Get the look: The great thing about the beatnik style is how easy it is to achieve. So, what did beatniks wear in the 60s? Well I just hope that you like dark colors. To achieve the beatnik style, get yourself a pair of narrow black pants, a Breton t-shirt or a black turtleneck sweater and for an extra touch, a beret. You may have guessed from the beret that the beatnik style is quite Parisian in influence. Tres chic!
1960s Hippy: Flower Power
As the decade progressed further, the hippy movement sprung out in response to the opposition to the Vietnam War. Anti-establishment, anti-war and anti-violence, it had an ‘anything goes’ philosophy, with ideals including free love. Everything got bigger and longer; hair, collars, pant legs, and far-out psychedelic patterns.

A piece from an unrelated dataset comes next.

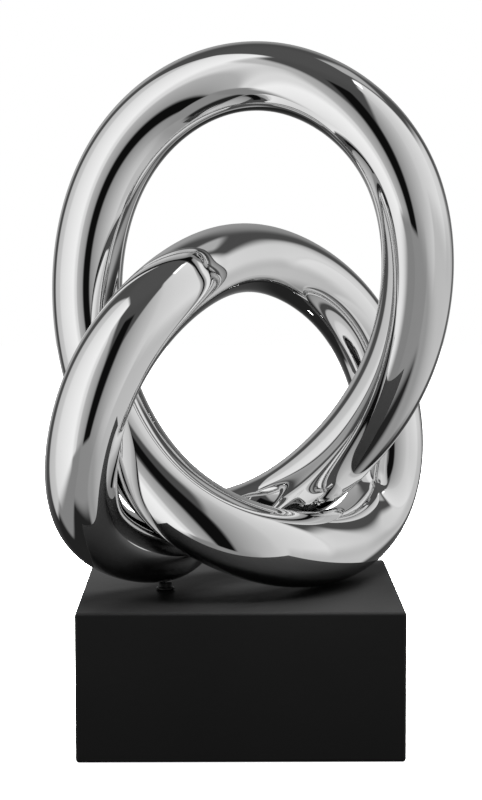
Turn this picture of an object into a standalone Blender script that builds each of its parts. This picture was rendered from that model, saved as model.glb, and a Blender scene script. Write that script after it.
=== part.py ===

The constantly evolving Beatles could be considered early leaders of this movement with their musical masterpiece, Sergeant Pepper’s Lonely Hearts Club Band. Released in June 1967, at the beginning of what became known as the ‘Summer of Love’, it captured the mood rather well. Musical legend, Jimi Hendrix was another exponent of this style, embracing outrageous patterns and prints, scarves, bell-bottomed pants to create a truly distinctive image.
London’s Carnaby Street became the happening place to go and pick up some groovy clothing where velvet jackets and frilly shirts were the order of the day.
There was a big eastern influence for 1960s hippies, with Kaftan jackets, Indian prints and other ethnic fashions being worn.
The movie Easy Rider became the anthem for the hippy style when released in 1969, as people got set to roar into the 1970s.
Get the look: There are lots of 1960s menswear clothing for sale if you can spare some time to rummage in vintage and thrift stores. As well as a longer hairstyle, you will need a shirt with large collar in a crazy print or pattern. Flared pants are now the favored choice to cover your legs and on your feet should be a pair of Cuban heeled boots. Have fun adding a mix of loud colors and accessories where the rule book is torn to pieces and ‘anything goes’.
I hope you now have lots of 1960s menswear clothing ideas and have discovered that it wasn’t all hippies. Although they did stand out!